If Reagan is elected, then, he may be expected to send American power and people anywhere to fight Communism. It is the gist, drift and substance of his foreign policy ideas across two decades that under a Reagan Presidency, the United States will not, in his words in his 1964 television speech for Goldwater, "buy our safety from the threat of the atomic bomb by selling into permanent slavery our fellow human beings enslaved behind the Iron Curtain," will not "tell them to give up their hope for freedom because we are ready to make a deal with their slavemasters."
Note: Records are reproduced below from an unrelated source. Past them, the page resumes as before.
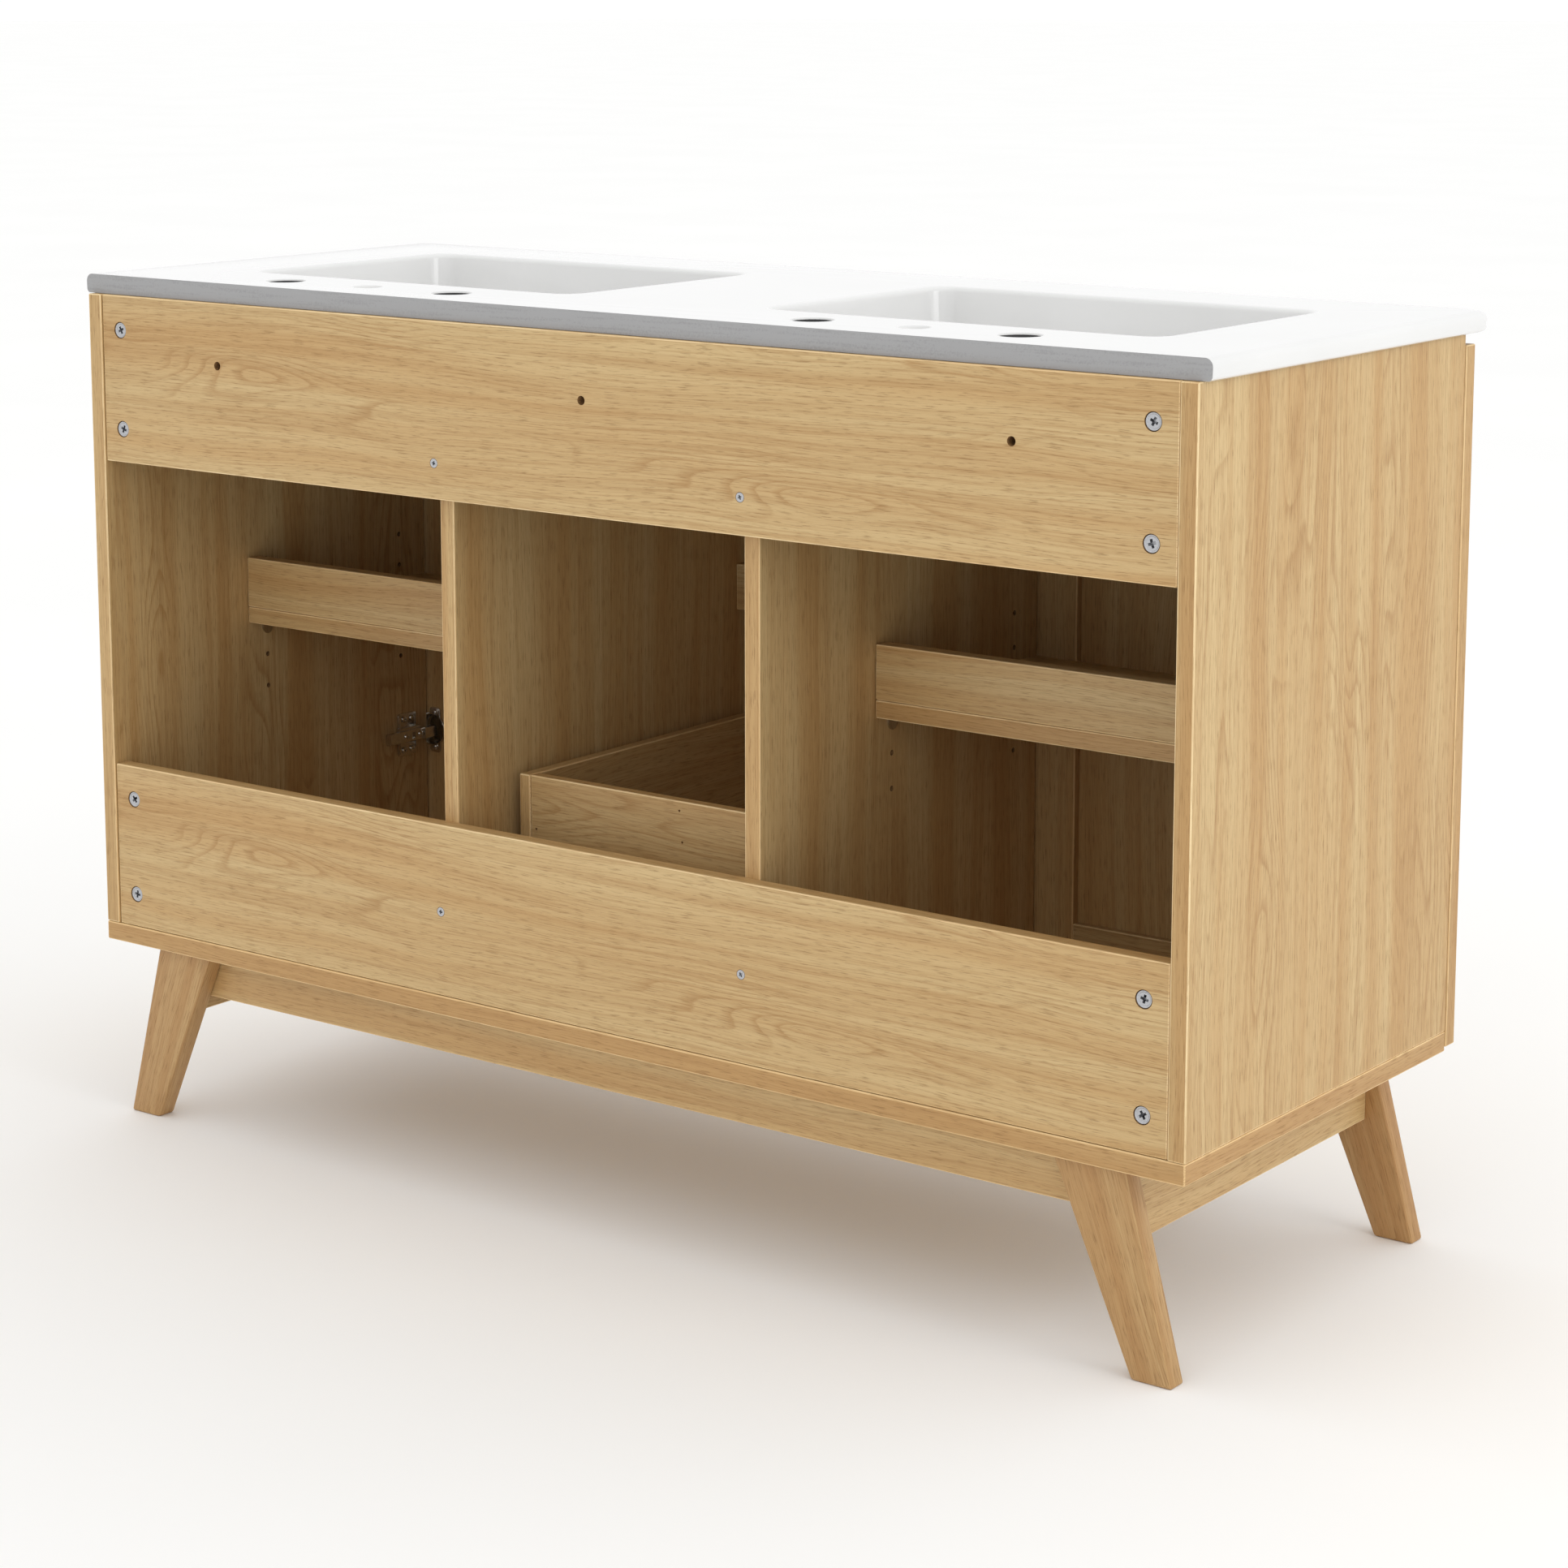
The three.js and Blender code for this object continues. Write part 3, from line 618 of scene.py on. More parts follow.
def lay_grain(piece, along, cut_at):
    """Writes the "grain" UV map in metres, U with the grain and V across it. `cut_at` is where on the printed
    sheet the board was cut. Faces across the grain are banded along their longer side."""
    mesh = piece.data
    corners = [v.co for v in mesh.vertices]
    low = Vector(min(c[i] for c in corners) for i in range(3))
    size = Vector(max(c[i] for c in corners) for i in range(3)) - low
    along = Vector(along).normalized()
    ends = sorted((X, Y, Z), key=lambda axis: size.dot(axis) * (abs(axis.dot(along)) < 0.8))
    layer = mesh.uv_layers.get("grain") or mesh.uv_layers.new(name="grain")
    for face in mesh.polygons:
        way = along if abs(face.normal.dot(along)) < 0.75 else ends[-1]
        way = (way - face.normal * face.normal.dot(way)).normalized()
        across = face.normal.cross(way)
        for loop in face.loop_indices:
            place = mesh.vertices[mesh.loops[loop].vertex_index].co - low
            layer.data[loop].uv = (place.dot(way) + cut_at[0], place.dot(across) + cut_at[1])


def drill(piece, tools, crown=False):
    """Cuts bores and slots into a board and leaves raw core on their walls."""
    tool = join(tools)
    board_materials(tool, crown)
    for face in tool.data.polygons:
        face.material_index = CORE
    return work(piece, [tool])


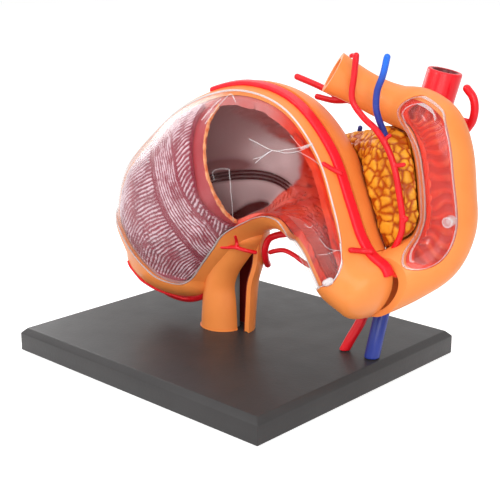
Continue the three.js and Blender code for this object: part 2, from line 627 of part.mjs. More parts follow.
// Back half of the stomach and the organs that stay with it
addNode('stomach_back_shell', 'orange', backShell());
addNode('mucosa_back', 'mucosa', backMucosa());
addNode('left_gastric_artery', 'artery', vessel('left_gastric_artery', backSeats));
addNode('right_gastric_artery', 'artery', vessel('right_gastric_artery', backSeats));
addNode('duodenum_shell', 'orange', duodenumShell());
addNode('duodenum_lining', 'mucosa', duodenumLining());
addNode('duodenum_window', 'clear', duodenumWindow());
addNode('pancreas', 'pancreas', pancreas());
addNode('aorta', 'artery', aorta());
addNode('superior_mesenteric_artery', 'artery', forked('superior_mesenteric_artery', [
  'pancreatic_branch_upper', 'pancreatic_branch_middle', 'pancreatic_branch_lower',
], backSeats));
addNode('superior_mesenteric_vein', 'vein', vessel('superior_mesenteric_vein', backSeats));
addNode('portal_vein', 'vein', standing('portal_vein'));
addNode('hepatic_artery', 'artery', standing('hepatic_artery'));
addNode('colic_artery', 'artery', forked('colic_artery', ['colic_branch'], backSeats));
addNode('inferior_mesenteric_vein', 'vein', vessel('inferior_mesenteric_vein', backSeats));
addNode('side_artery', 'artery', forked('side_artery', ['side_artery_root'], backSeats));

export default group;
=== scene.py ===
"""Stomach anatomy model: the looks of a take-apart teaching model on a base plate.

Sizes are in millimetres in the classes below and in metres on the meshes. +Z is up, +X runs towards
the duodenum, and the clear window of the stomach faces -Y. The seam of its halves is the plane y = 0.
"""
import logging
import math
from dataclasses import dataclass, field
from enum import Enum
from typing import Callable, Iterable, Sequence

import bmesh
import bpy
import numpy as np
from mathutils import Matrix, Vector, kdtree, noise


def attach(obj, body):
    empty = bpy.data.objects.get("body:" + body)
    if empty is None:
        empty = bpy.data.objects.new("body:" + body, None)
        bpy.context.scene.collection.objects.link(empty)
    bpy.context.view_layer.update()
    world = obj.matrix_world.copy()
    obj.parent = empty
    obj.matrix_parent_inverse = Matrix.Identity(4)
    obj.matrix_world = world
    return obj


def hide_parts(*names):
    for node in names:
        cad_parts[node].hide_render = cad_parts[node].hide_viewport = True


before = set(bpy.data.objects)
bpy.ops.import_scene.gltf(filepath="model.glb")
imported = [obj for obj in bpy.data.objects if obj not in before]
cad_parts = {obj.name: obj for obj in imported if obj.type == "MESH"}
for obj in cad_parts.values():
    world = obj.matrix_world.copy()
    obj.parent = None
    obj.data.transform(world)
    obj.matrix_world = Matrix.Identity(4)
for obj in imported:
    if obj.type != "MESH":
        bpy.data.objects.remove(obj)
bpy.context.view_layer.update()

LOG = logging.getLogger("stomach_model")

# A millimetre in metres, then lengths in millimetres that several pieces share
MM = 0.001
FAR = 200.0
FIT_GAP = 0.3
SEAM_GAP = 0.3
SHELL_WALL = 2.2

# How near vertices are merged and slivers removed, in millimetres
SAME_PLACE = 0.001
WELD = 0.01
SLIVER = 0.005

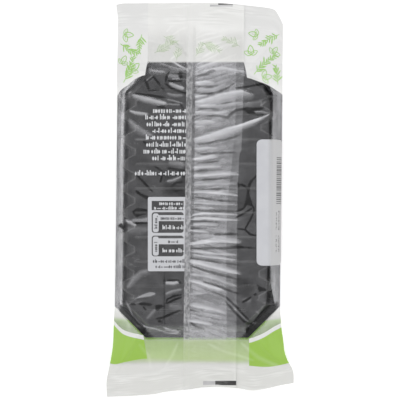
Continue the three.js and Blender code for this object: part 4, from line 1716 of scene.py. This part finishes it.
@dataclass
class Tray:
    """The black tray: an eight-sided dish with a flat rim, upside down.

    Sizes are in millimetres. The methods' x and y are places across and along.
    """

    shape: PackShape
    rim_half_width: float = 45.45
    rim_half_length: float = 75.8
    rim_corner: float = 17.2
    rim_width: float = 2.6
    rim_height: float = 0.75
    base_height: float = 18
    wall_run: float = 4.2
    corner_shift: float = 1.8
    thickness: float = 0.5
    rib_pitch: float = 13.3
    rib_start: float = 6.3
    rib_depth: float = 4.6
    rib_half_width: float = 3.4
    row_step: float = 0.46
    column_bends: Sequence[float] = (-1, -0.9, -0.68, 0.68, 0.9, 1)
    columns_between: Sequence[int] = (9, 40, 42, 40, 9)

    def side_distances(self, x: Array, y: Array) -> tuple[Array, Array]:
        """How far inside the rim a place lies: from the nearest straight side and the nearest slanted one."""
        straight = np.minimum(self.rim_half_width - np.abs(x), self.rim_half_length - np.abs(y))
        reach = self.rim_half_width + self.rim_half_length - self.rim_corner
        return straight, (reach - np.abs(x) - np.abs(y)) / math.sqrt(2)

    def rim_distance(self, x: Array, y: Array) -> Array:
        """How far inside the rim's eight-sided outline a place lies."""
        return np.minimum(*self.side_distances(x, y))

    def from_rib(self, y: Array) -> Array:
        """The distance along the tray from the nearest rib."""
        return (y - self.rib_start + 0.5 * self.rib_pitch) % self.rib_pitch - 0.5 * self.rib_pitch

    def notch_inside(self, x: Array, y: Array) -> Array:
        """How far inside the nearest notch's straight-sided outline a place lies."""
        across = np.abs(self.from_rib(y + 0.5 * self.rib_pitch))
        inward = self.rim_distance(x, y) - self.rim_width - self.wall_run
        side = 0.92 * (self.rib_half_width - 0.42 * inward - across)
        return np.minimum(side, self.rib_depth - inward)

    def notch(self, x: Array, y: Array) -> Array:
        """How much deeper the wall lies in the notches along both long sides."""
        long_side = smoothstep(self.rim_half_length - np.abs(y), 18, 22)
        return self.rib_depth * smoothstep(self.notch_inside(x, y), -0.3, 0.5) * long_side

    def height(self, x: Array, y: Array) -> Array:
        """The height of the tray's outer face, which is up."""
        straight, slanted = self.side_distances(x, y)
        steeper = self.corner_shift * smoothstep(straight - slanted, 0, 2)
        inward = np.minimum(straight, slanted) - self.rim_width - self.notch(x, y)
        rise = soft_minimum(np.clip((inward - steeper) / (self.wall_run - steeper), 0, None), 1, 0.2)
        wall = lerp(self.rim_height, self.base_height, np.clip(rise, 0, 1))
        line = np.exp(-((self.from_rib(y) / 0.35) ** 2))
        groove = 0.3 * line * smoothstep(inward, self.wall_run + 4, self.wall_run + 5.5)
        panel = 0.12 * smoothstep(inward, self.wall_run + 7, self.wall_run + 8)
        return wall + groove * (np.abs(y) < 62) - panel

    def build(self) -> Piece:
        """Makes the tray as one closed shell."""
        rows = int(2 * self.rim_half_length / self.row_step)
        column = np.concatenate([[0], np.cumsum(self.columns_between)])
        y = np.linspace(-self.rim_half_length, self.rim_half_length, rows)[:, None]
        reach = self.rim_half_width + self.rim_half_length - self.rim_corner
        half = np.minimum(self.rim_half_width, reach - np.abs(y))
        x = half * np.interp(np.arange(column[-1] + 1), column, self.column_bends)[None, :]
        y = np.broadcast_to(y, x.shape)
        outer = self.height(x, y)
        slope = np.clip(self.rim_distance(x, y) / self.rim_width, 0, 1)
        inner = outer - self.thickness * (1 + 1.6 * band(self.rim_distance(x, y), 3, 6.5, 1) * slope)
        inner = np.maximum(inner, 0.3)
        piece = closed_sheet("tray", *((self.leaned(x, y, face), y, face) for face in (outer, inner)))
        # Where highlights are painted along the sharp bends.
        set_field(piece, "edge", np.concatenate([self.edges(x, y).ravel(), np.zeros(x.size)]))
        set_field(piece, "wall", np.tile(band(outer, 1.6, self.base_height - 1, 1.2).ravel(), 2))
        return piece

    def leaned(self, x: Array, y: Array, z: Array) -> Array:
        """Moves places across to where the tray lies: turned a little, and with its base off to a side."""
        shape = self.shape
        return x + lerp(shape.tray_middle, shape.base_middle, z / self.base_height) + shape.tilt * y

    def edges(self, x: Array, y: Array) -> Array:
        """Painted highlights on the sharp bends: the notches' outlines and the ribs across the base."""
        inward = self.rim_distance(x, y) - self.rim_width - self.wall_run
        outline = np.exp(-((self.notch_inside(x, y) / 0.32) ** 2)) * (inward > 0.6) * (np.abs(y) < 55)
        across = np.exp(-((self.from_rib(y) / 0.3) ** 2)) * smoothstep(inward, 4.2, 5) * (np.abs(y) < 40)
        return 0.45 * outline + 0.35 * across

    def dress(self, piece: Piece, groups: SurfaceGroups) -> None:
        """Gives the tray its black plastic, with painted highlights along its sharp bends."""
        material, g, shader = new_material("tray_black_plastic")
        speckle = groups.speckled(g, 180, 1400)
        tone = g.step(speckle.outputs["Tone"], 0.3, 0.7)
        plain = g.mix(tone, (0.008, 0.008, 0.009, 1), (0.015, 0.015, 0.016, 1))
        rough = g.scaled(g.attribute("wall"), 0.36, g.scaled(tone, 0.08, 0.24))
        # Painted highlights along the notches' outlines and the ribs, lighter grey on the black.
        colour = g.mix(g.attribute("edge"), plain, (0.2, 0.2, 0.205, 1))
        g.fill(shader, {"Base Color": colour, "Roughness": rough})
        g.bump(shader, speckle.outputs["Height"], 0.25, 0.0002)
        finish_piece(piece, Slot.TRAY, material)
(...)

But how will we decide who is on our side? Reagan regularly condemns left-wing, but never right-wing, dictatorships. For instance, on radio recently he condemned the dictatorship of Equatorial Guinea, ruled, he said, by a Communist-backed dictator whose executions and brutality Reagan vividly recited. But after President Ferdinand Marcos declared martial law in the Philippines, Reagan devoted two radio broadcasts to glowing reports on Marcos from a traveler who had visited the Marcoses and found both "still staunch friends of America and as anti-Communist as ever" As for the Pinochet dictatorship in Chile, in a radio broadcast last year, Reagan called it "a country getting back on its feet--and a good one to be friends with."

Clearly, Reagan's foreign policy calls for rallying democratic governments and right-wing dictatorships against left-wing dictatorships and all socialist-type revolutionary movements, whether those movements be, or turn out to be, democratic or Communist.